Antonio Borges, chairman of the Hedge Funds Standards Board, agreed with the AIMA call for a global response. "The consultation paper dealt with all the relevant issues but it is important that a common global approach must be agreed on to push the debate further so interests can all be aligned," said Borges.

He believed the Commission was right in asking the industry about how it works and affects the markets. "If it is a concern, it is important to debate the issue and clarify a consensus. Transparency with respect to investors is one of the key foundations to the hedge fund industry," he said.

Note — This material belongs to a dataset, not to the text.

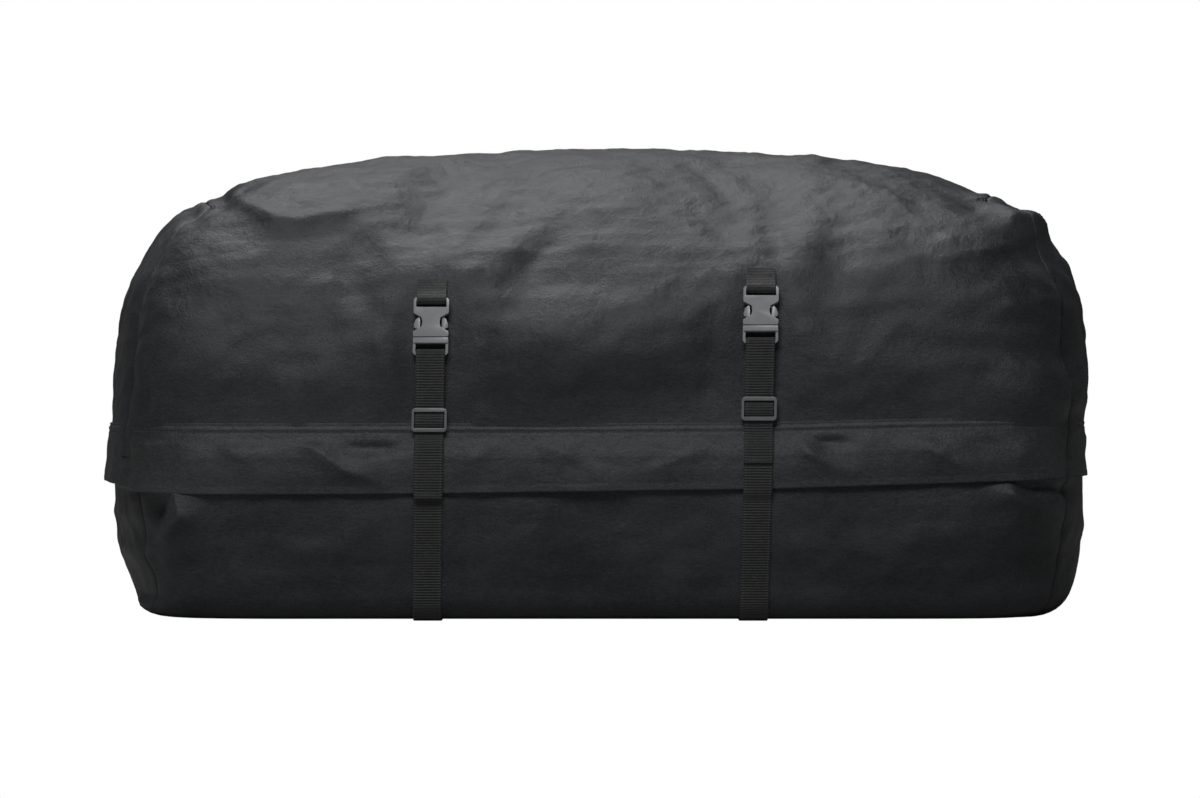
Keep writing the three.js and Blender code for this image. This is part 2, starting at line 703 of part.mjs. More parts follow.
// Distance of the main layer's middle from the wall
function mainLayer(z, slideZ, line) {
  const rest = support(z, line) + strapGap + strapThickness / 2;
  const d = Math.abs(z - slideZ);
  const flat = slideCentreBar / 2 + 0.4;
  const edge = slideLength / 2 - slideEndBar;
  if (d > slideLength / 2 + strapSettle) return rest;
  const level = slideLevel(slideZ, line);
  const low = level + strapGap + strapThickness / 2;
  if (d > edge) return low + (rest - low) * smooth((d - slideLength / 2) / strapSettle);
  const rise = 1 - Math.min(1, Math.max(0, (d - flat) / (edge - flat)));
  return low + (level + slideInner - low) * rise;
}

function buckleLevel(rise, line) {
  return buckleStandoff + support(buckleHeight + rise, line, 12);
}

function strapHalf(rise, tail, line) {
  const slideZ = slideHeight + rise;
  const points = [];
  const upTail = [tail];
  const clear = slideLength / 2 + strapSettle;
  for (let z = tail + pathStep; z < slideZ - clear; z += pathStep) upTail.push(z);
  const flat = slideCentreBar / 2 + 0.4;
  const edge = slideLength / 2 - slideEndBar;
  const end = slideLength / 2;
  const near = [-end - strapSettle / 2, -end, -edge, -flat, 0, flat, edge, end].map((d) => slideZ + d);
  upTail.concat(near).forEach((z) => points.push(offWall(z, mainLayer(z, slideZ, line) + layer)));
  const frame = wallFrame(buckleHeight + rise);
  const middle = buckleLevel(rise, line) + buckleThickness / 2;
  const bend = barThickness * 0.71 + strapGap + 0.15 + strapThickness / 2;
  for (let k = 0; k <= 8; k++) {
    const angle = (Math.PI * k) / 8;
    points.push(frame(-latchBarDrop + bend * Math.sin(angle), middle + bend * Math.cos(angle)));
  }
  near
    .slice()
    .reverse()
    .forEach((z) => points.push(offWall(z, mainLayer(z, slideZ, line))));
  for (let z = slideZ - clear; z > 2.5 * baseRadius; z -= pathStep) {
    points.push(offWall(z, mainLayer(z, slideZ, line)));
  }
  const foot = underside + baseRadius;
  [2 * baseRadius, 1.5 * baseRadius, foot + strapThickness].forEach((z) => {
    points.push(offWall(z, mainLayer(z, slideZ, line)));
  });
  const start = offWall(foot, mainLayer(foot, slideZ, line));
  const radius = foot - strapThickness / 2;
  for (let k = 1; k <= 6; k++) {
    const angle = (Math.PI / 2) * (k / 6);
    points.push(new THREE.Vector2(start.x + radius * (1 - Math.cos(angle)), foot - radius * Math.sin(angle)));
  }
  return points;
}

// A band of even thickness along a line, as a closed outline
function ribbonOutline(line, thickness) {
  const left = [];
  const right = [];
  line.forEach((p, i) => {
    const before = line[Math.max(0, i - 1)];
    const after = line[Math.min(line.length - 1, i + 1)];
    const a = p.clone().sub(before);
    const b = after.clone().sub(p);
    if (i === 0) a.copy(b);
    if (i === line.length - 1) b.copy(a);
    a.normalize();
    b.normalize();
    const mean = a.clone().add(b).normalize();
    const widen = 1 / Math.max(0.6, mean.dot(a));
    const normal = new THREE.Vector2(-mean.y, mean.x).multiplyScalar((thickness / 2) * widen);
    left.push(p.clone().add(normal));
    right.push(p.clone().sub(normal));
  });
  return left.concat(right.reverse());
}

// From a drawing in the plane of y and z to a solid of a given breadth along x
function acrossX(shape, breadth, x) {
  const geometry = new THREE.ExtrudeGeometry(shape, { depth: breadth, bevelEnabled: false, curveSegments: 6 });
  geometry.translate(0, 0, x - breadth / 2);
  const turn = new THREE.Matrix4();
  turn.makeBasis(new THREE.Vector3(0, 1, 0), new THREE.Vector3(0, 0, 1), new THREE.Vector3(1, 0, 0));
  return geometry.applyMatrix4(turn);
}

// The straps drift a little sideways as they rise
function leaned(geometry) {
  const position = geometry.attributes.position;
  for (let i = 0; i < position.count; i++) {
    position.setX(i, position.getX(i) + strapLean * (position.getZ(i) - leanPivot));
  }
  return geometry;
}

function strap({ side, x, frontRise, backRise, frontTail, backTail }) {
  const front = strapHalf(frontRise, frontTail, { x, front: true });
  const back = strapHalf(backRise, backTail, { x, front: false }).map((p) => new THREE.Vector2(-p.x, p.y));
  const line = front.concat(back.reverse());
  const outline = ribbonOutline(line, strapThickness);
  const geometry = acrossX(new THREE.Shape(outline), strapWidth, x);
  place("strap_" + side, leaned(facingOutExtrude(geometry)), "webbing");
}

function facingOutExtrude(geometry) {
  return toGeometry(toSolid(geometry));
}

// Hardware is drawn in a rigid frame: across (x), along the wall (s) and out of it (n)
function inFrame(geometry, height, x, backward) {
  const { y, tangent, out } = wallProfile(height);
  const matrix = new THREE.Matrix4();
  matrix.makeBasis(
    new THREE.Vector3(1, 0, 0),
    new THREE.Vector3(0, tangent.x, tangent.y),
    new THREE.Vector3(0, -out.x, -out.y),
  );
  matrix.setPosition(x, y, height);
  geometry.applyMatrix4(matrix);
  leaned(geometry);
  if (backward) geometry.applyMatrix4(new THREE.Matrix4().makeScale(1, -1, 1));
  return geometry;
}

// A plate drawn as x and s, standing from one distance out of the wall to another
function plate(shape, from, to) {
  const geometry = new THREE.ExtrudeGeometry(shape, { depth: to - from, bevelEnabled: false, curveSegments: 5 });
  return geometry.translate(0, 0, -to);
}

function polygon(points) {
  return new THREE.Shape(points.map(([x, s]) => new THREE.Vector2(x, s)));
}

function mirrored(points) {
  const other = points.map(([x, s]) => [-x, s]).reverse();
  return points.concat(other);
}

function rectangle(x0, x1, s0, s1) {
  return polygon([[x0, s0], [x1, s0], [x1, s1], [x0, s1]]);
}

// Tri-glide: end bars in front of both layers, a centre bar behind them, and rails at the sides
function strapSlide(level) {
  const half = slideLength / 2;
  const wide = hardwareWidth / 2;
  const inner = strapWidth / 2 + 0.5;
  const endFrom = level + strapGap + strapThickness * 2 + strapGap * 2;
  const endTo = endFrom + slideBarThickness;
  const rounded = mirrored([[wide - 3, -half], [wide - 0.8, -half + 0.9], [wide, -half + 3], [wide, half - 3],
    [wide - 0.8, half - 0.9], [wide - 3, half]]);
  const frame = toSolid(plate(polygon(rounded), level + strapGap, endTo));
  const through = toSolid(plate(rectangle(-inner, inner, -half + slideEndBar, half - slideEndBar), level - 5, endTo + 5));
  const under = toSolid(plate(rectangle(-inner, inner, -half - 5, half + 5), level - 5, endFrom));
  const centre = rectangle(-inner - 1, inner + 1, -slideCentreBar / 2, slideCentreBar / 2);
  const bar = toSolid(plate(centre, level + strapGap, level + strapGap + slideBarThickness));
  return toGeometry(frame.subtract(through).subtract(under).add(bar));
}

// Socket: hourglass plates with a mouth below, side windows at the waist, and a webbing slot above
function buckleSocket(level) {
  const wide = hardwareWidth / 2;
  const top = socketBarRise + barThickness / 2;
  const mouth = -8.6;
  const outline = mirrored([[wide - 1, mouth], [wide, mouth + 1], [wide, mouth + 4.5], [8.2, mouth + 9],
    [7.6, mouth + 13], [8.4, mouth + 17], [wide - 0.6, mouth + 20.5], [wide, mouth + 22], [wide, top - 2],
    [wide - 2, top]]);
  const body = toSolid(plate(polygon(outline), level, level + buckleThickness));
  const cavity = rectangle(-12.6, 12.6, mouth - 5, mouth + 20);
  const hollow = toSolid(plate(cavity, level + bucklePlate, level + buckleThickness - bucklePlate));
  const slotTop = socketBarRise - barThickness / 2;
  const slot = rectangle(-strapWidth / 2 - 0.6, strapWidth / 2 + 0.6, slotTop - 5.4, slotTop);
  const slotCut = toSolid(plate(slot, level - 5, level + buckleThickness + 5));
  const middle = level + buckleThickness / 2;
  const barRoom = rectangle(-strapWidth / 2 - 0.6, strapWidth / 2 + 0.6, slotTop - 1, top + 5);
  const barFront = toSolid(plate(barRoom, middle + barThickness / 2, level + buckleThickness + 5));
  const barBack = toSolid(plate(barRoom, level - 5, middle - barThickness / 2));
  return toGeometry(body.subtract(hollow).subtract(slotCut).subtract(barFront).subtract(barBack));
}

// Latch: two sprung arms whose heads show in the windows, a centre tongue, and a bar for the webbing
function buckleLatch(level) {
  const wide = hardwareWidth / 2;
  const middle = level + buckleThickness / 2;
  const from = middle - latchThickness / 2;
  const to = middle + latchThickness / 2;
  const shoulder = -9;
  const bottom = -latchBarDrop - barThickness / 2;
  const half = [[wide - 2, bottom], [wide, bottom + 2], [wide, shoulder], [12.2, shoulder], [12.2, -1.4],
    [14.6, -0.4], [15, 2], [13.6, 6.4], [11, 9], [9.6, 8.4], [9.4, shoulder + 2.5], [3, shoulder + 2.5], [2.6, 7.5]];
  const outline = polygon(mirrored(half));
  const windowShape = rectangle(-strapWidth / 2 - 0.5, strapWidth / 2 + 0.5, bottom + barThickness, shoulder - 5.4);
  const flat = toSolid(plate(outline, from, to));
  const windowCut = toSolid(plate(windowShape, from - 5, to + 5));
  const barRoom = rectangle(-strapWidth / 2 - 0.5, strapWidth / 2 + 0.5, bottom - 5, bottom + barThickness + 1);
  const front = toSolid(plate(barRoom, middle + barThickness / 2, to + 5));
  const back = toSolid(plate(barRoom, from - 5, middle - barThickness / 2));
  const grip = toSolid(plate(rectangle(-wide + 0.4, wide - 0.4, shoulder - 5, shoulder - 0.2), from - 1.4, to + 1.4));
  return toGeometry(flat.add(grip).subtract(windowCut).subtract(front).subtract(back));
}

// Sewn tab: webbing folded round the socket's bar and sewn to the lid above it
function buckleTab(rise, line) {
  const height = buckleHeight + rise;
  const frame = wallFrame(height);
  const middle = buckleLevel(rise, line) + buckleThickness / 2;
  const inner = barThickness * 0.71 + strapGap + 0.15;
  const outer = inner + strapThickness;
  const barZ = frame(socketBarRise, middle).y;
  const sewnFrom = barZ + 8;
  const top = barZ - 3 + tabLength;
  const lift = support(top - 6, line, 7) + strapGap;
  const loop = (radius) => {
    const points = [];
    for (let k = 0; k <= 10; k++) {
      const angle = THREE.MathUtils.degToRad(-45 + 24.5 * k);
      points.push(frame(socketBarRise - radius * Math.sin(angle), middle + radius * Math.cos(angle)));
    }
    return points;
  };
  const outline = loop(outer);
  outline.push(offWall(sewnFrom - 1, lift));
  outline.push(offWall(top, lift));
  outline.push(offWall(top, lift + 2 * strapThickness));
  outline.push(offWall(sewnFrom + 2, lift + 2 * strapThickness));
  const hole = loop(inner);
  hole.push(offWall(sewnFrom - 1, lift + strapThickness));
  const shape = new THREE.Shape(outline);
  shape.holes.push(new THREE.Path(hole));
  return leaned(facingOutExtrude(acrossX(shape, strapWidth, line.x)));
}

function strapHardware({ side, x, frontRise, backRise }) {
  for (const [end, rise] of [["front", frontRise], ["back", backRise]]) {
    const back = end === "back";
    const name = "_" + end + "_" + side;
    const buckleZ = buckleHeight + rise;
    const line = { x, front: !back };
    const level = buckleLevel(rise, line);
    const slideZ = slideHeight + rise;
    const tab = buckleTab(rise, line);
    if (back) tab.applyMatrix4(new THREE.Matrix4().makeScale(1, -1, 1));
    place("buckle_tab" + name, back ? facingOut(tab) : tab, "webbing");
    const pieces = [
      ["buckle_socket", buckleSocket(level), buckleZ],
      ["buckle_latch", buckleLatch(level), buckleZ],
      ["strap_slide", strapSlide(slideLevel(slideZ, line)), slideZ],
    ];
    for (const [kind, geometry, height] of pieces) {
      place(kind + name, facingOut(inFrame(geometry, height, x, back)), "moulded_plastic");
    }
  }
}

lidMainPanel();
lidSidePanel("left", -1);
lidSidePanel("right", 1);
tub();
flaps();
stringer("zipper_stringer_upper", 1);
stringer("zipper_stringer_lower", -1);
sliders();
zipStops();
straps.forEach(strap);
straps.forEach(strapHardware);

export default group;
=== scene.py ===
import math
import bmesh
import bpy
import numpy as np
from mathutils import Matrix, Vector, kdtree


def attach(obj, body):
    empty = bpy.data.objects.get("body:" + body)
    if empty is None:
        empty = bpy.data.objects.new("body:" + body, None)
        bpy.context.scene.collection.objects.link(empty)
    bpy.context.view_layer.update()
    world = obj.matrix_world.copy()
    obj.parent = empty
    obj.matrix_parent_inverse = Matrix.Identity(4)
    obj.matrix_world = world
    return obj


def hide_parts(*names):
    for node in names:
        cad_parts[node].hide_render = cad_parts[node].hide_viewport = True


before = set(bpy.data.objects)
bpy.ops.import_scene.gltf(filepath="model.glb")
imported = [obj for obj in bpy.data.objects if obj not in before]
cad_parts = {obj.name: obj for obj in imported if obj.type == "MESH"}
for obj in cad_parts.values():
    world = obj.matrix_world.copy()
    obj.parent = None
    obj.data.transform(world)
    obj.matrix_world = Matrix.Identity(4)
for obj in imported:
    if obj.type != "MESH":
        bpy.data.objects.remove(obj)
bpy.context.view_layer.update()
MM = 0.001

# Sizes of the bag in millimetres, the same as the solids have
HALF_W, HALF_D = 450.0, 482.0
FOOT, RISE = 203.0, 229.0
FRONT_FLAT, SIDE_FLAT, DOME = 12.0, 5.0, 3.0
CORNER = 1.047
UNDER = 1.7
BASE_R = 24.0
TAPER = 0.04
ZIP = 140.0
HEM = 146.0
TUB_TOP = 134.0
FLAP_TOP, FLAP_LOW = 175.0, 114.5
STRAIGHT = FOOT - UNDER - BASE_R


def smooth(t):
    c = np.clip(t, 0.0, 1.0)
    return c * c * (3 - 2 * c)


# How far out in plan a point is, in units of the half sizes, with 1 on the outline
def plan_reach(x, y):
    ax, ay = np.abs(x), np.abs(y)
    low = np.maximum(ax, ay) + 1e-12
    high = low * 1.5 + 1e-9
    for _ in range(40):
        mid = (low + high) / 2
        big = (ax / mid) ** FRONT_FLAT + (ay / mid) ** SIDE_FLAT > 1
        low = np.where(big, mid, low)
        high = np.where(big, high, mid)
    return high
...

"I am pleased that the Commission is going through the process of gathering information and posing questions before making any immediate moves. While I did not agree with all the questions posed by the report, I am interested in seeing how the Commission will use the responses to the consultation to drive the debate further," noted Borges

A hedge fund manager which wished to remain anonymous believed many of the issues highlighted by the consultation paper were unfair to hedge funds. "Hedge funds are being blamed for many of the problems with the crisis. I believe leverage and borrowing are more of a concern to those who are worried about the risks to the financial system. Not all hedge funds use leverage. If there was a tightening of regulations around short-selling and more disclosure which the Commission seem to be proposing, there should be really be a higher disclosure threshold on short positions because shorting in itself has not caused banks to collapse," he told Hedge Funds Review.

The consultation paper is part of a comprehensive commission review of regulatory and supervisory arrangements for all financial market actors in the European Union, which is to be finalised later this year.

The results of the consultation will be discussed in Brussels in late February 2009. The information gathered will be used to determine what, if any, new EU laws and regulations are needed in future.

The consultation will also form part of a wider review of adjustments needed to international regulation and oversight, something that is expected to be discussed in London in April when the G20 meet to discuss the world economy.

The deadline for responses to the European consultation paper was January 31, 2009.